While nothing jumped ahead of the pack, the pack surged well ahead of last year’s pace. ACNielsen EDI estimated overall receipts at $82.5 million, up 34% from the same weekend in 1999. (And this year had nothing even close to last year’s $20.1 million bow of “Entrapment.”)

“U-571,” from “Breakdown” director Jonathan Mostow, has brought in a sturdy $38.2 million in 10 days. But Matthew McConaughey starrer may go into a steeper dive when summer actioners take center stage, beginning Friday.

Lone consolation for “Flintstones” may be in kicking DreamWorks’ “The Road to El Dorado” out of the top 10.

Toon swooned 58% due in part to “Flintstones” comp, taking in $2.2 million to finish 11th.

Laden with pricey special effects and a Burger King tie-in, the poorly reviewed “Rock Vegas” won’t be one for the U scrapbook. Brightest prospects lie in ancillaries, though until “Dinosaur” launches May 19, pic should have free rein over tyke auds.

Like Universal, New Line charted three pics on the top 10. Along with “Frequency,” the sophomore “Love and Basketball” and sleeper “Final Destination” showed strong retention.

Future of “Frequency” will rest, even more than most pics, on its Week 2 numbers. Minimajor hopes supernatural thriller starring Dennis Quaid and Jim Caviezel (and scripted by New Line music exec Toby Emmerich) finds an audience over time, a la “Final Destination.” That teen thriller has rolled up $46 million in nearly seven weeks.

“Based on what we saw with the sneaks and this weekend, I think it’s going to be around for a long time,” said New Line distrib chief David Tuckerman. He added that “Frequency’s” weekend tally exceeded tracking projections.

Fox has urgently needed a pic to promote, following a long string of stumbles spanning “Fight Club,” “Anna and the King” and “The Beach.” It’s long been high on “Where the Heart Is,” even staging an unusual full screening at ShoWest in March. Crix have been unmoved, but launch of $8.3 million is biggest for Fox since “The Beach” in February and “Heart” should pump more cash.

Tom Sherak, studio’s motion picture group chairman, said corn-fed dramedy cost about $9 million to make.

Female stars Natalie Portman, Ashley Judd, Stockard Channing and Sally Field proved potent draws for women. About 80% of female auds listed pic as a “definite recommend,” with about 90% of overall auds rating it “very good” or “excellent.”

Limited engagements proved a mixed bag of new technology, new directors and a new pic that flopped.

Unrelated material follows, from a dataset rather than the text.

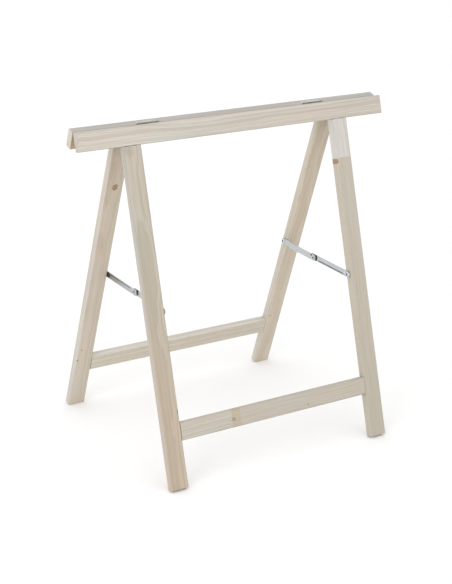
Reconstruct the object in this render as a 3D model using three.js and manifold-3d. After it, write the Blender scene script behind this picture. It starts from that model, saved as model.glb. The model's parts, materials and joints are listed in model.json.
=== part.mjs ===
// Folding sawhorse: two flat timber frames hinged along their top rails and
// held apart by two folding steel stays. Millimetres, +Z up, X along the rails,
// origin on the floor under the middle of the hinge line. The front frame
// leans to -Y. The object is one half plus the same half turned about Z.

import * as THREE from "three";
import { mergeVertices } from "three/addons/utils/BufferGeometryUtils.js";
import Module from "manifold-3d";

const wasm = await Module();
wasm.setup();

// Overall sizes
const RAIL_LENGTH = 750;
const FRAME_LENGTH = 750;
const LEAN = THREE.MathUtils.degToRad(17.75);
const GAP = 0.3;

// Boards
const BOARD_THICKNESS = 18;
const RAIL_HEIGHT = 40;
const LEG_WIDTH = 40;
const STRETCHER_HEIGHT = 38;
const RAIL_OVERHANG = 98;
const STRETCHER_ABOVE_FOOT = 98;
const EDGE_RADIUS = 2.5;
const FACE_OFFSET = 0.4;

// Dowels
const DOWEL_RADIUS = 4;
const RAIL_DOWEL_LENGTH = 40;
const RAIL_DOWEL_SPREAD = 10;
const STRETCHER_DOWEL_LENGTH = 32;
const STRETCHER_DOWEL_SPREAD = 9;
const DOWEL_CHAMFER = 1;

// Butt hinges
const HINGE_LENGTH = 50;
const HINGE_FROM_CENTRE = 205;
const LEAF_WIDTH = 14;
const LEAF_THICKNESS = 1.5;
const KNUCKLE_RADIUS = 2.6;
const KNUCKLE_COUNT = 5;
const PIN_RADIUS = 1.2;
const PIN_OVERLENGTH = 0.6;
const PIN_END_RADIUS = 0.7;
const HINGE_SCREW_RADIUS = 1.5;
const HINGE_SCREW_HEAD_RADIUS = 3;
const HINGE_SCREW_LENGTH = 20;
const HINGE_SCREW_SPREAD = 15;
const HINGE_SCREW_INSET = 9;
const HINGE_SCREW_HEAD_DEPTH = 1.2;
const HINGE_SCREW_HEAD_RIM = 0.2;
const HINGE_SCREW_POINT = 3;
const HINGE_SCREW_RECESS = { size: 3, slot: 0.7, depth: 0.9 };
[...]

“Timecode,” the Mike Figgis-helmed digital experiment released by Sony’s Screen Gems label, aroused plenty of curiosity with its improv structure and multi-frame look. On just seven screens in L.A. and Gotham, pic collected $95,000, or $13,571 per engagement.

“We feel we’re at the front of something with this,” said Sony’s Jeff Blake of the $4 million film, whose sound was mixed live by Figgis at a Friday screening in L.A. “It’s the type of project we formed Screen Gems to do.” Pic will add 16 new markets on Friday.

Elsewhere in the Sony family, the Classics division’s “Bossa Nova” gathered $23,780 from two screens in its opening frame.

With “American Psycho” fading, Lions Gate bowed “The Big Kahuna,” which is Kevin Spacey’s first screen appearance since his Oscar win. Debut helmer John Swanbeck’s drama about industrial lubricant salesmen recorded $88,000 in eight locales. Lions Gate likens that bow to that of last year’s $10 million sleeper “The Red Violin.”

Paramount Classics’ “The Virgin Suicides” added 11 theaters for a total of 29 and pulled in $176,000 for a $6,068 average. Execs said the figures — which edged those for Hombre De Oro’s “The Other Conquest” by $1,000 — bode well for further platforming. Pic will expand to about 80 runs this weekend.

Mouse House closed the books on “Fantasia 2000,” its four-month foray into large-format film. It’s due for June re-launch in 35mm form.

Full-length toon added $2 million from its 53 weekend runs, up 11% from the previous frame. Studio puts final domestic cume at $49.6 million and worldwide at $63.8 million.

Disney-owned Miramax came up with a cartoonish gross of its own. “Committed,” starring Heather Graham, managed a gaunt $12,000 from six L.A. and Gotham settings.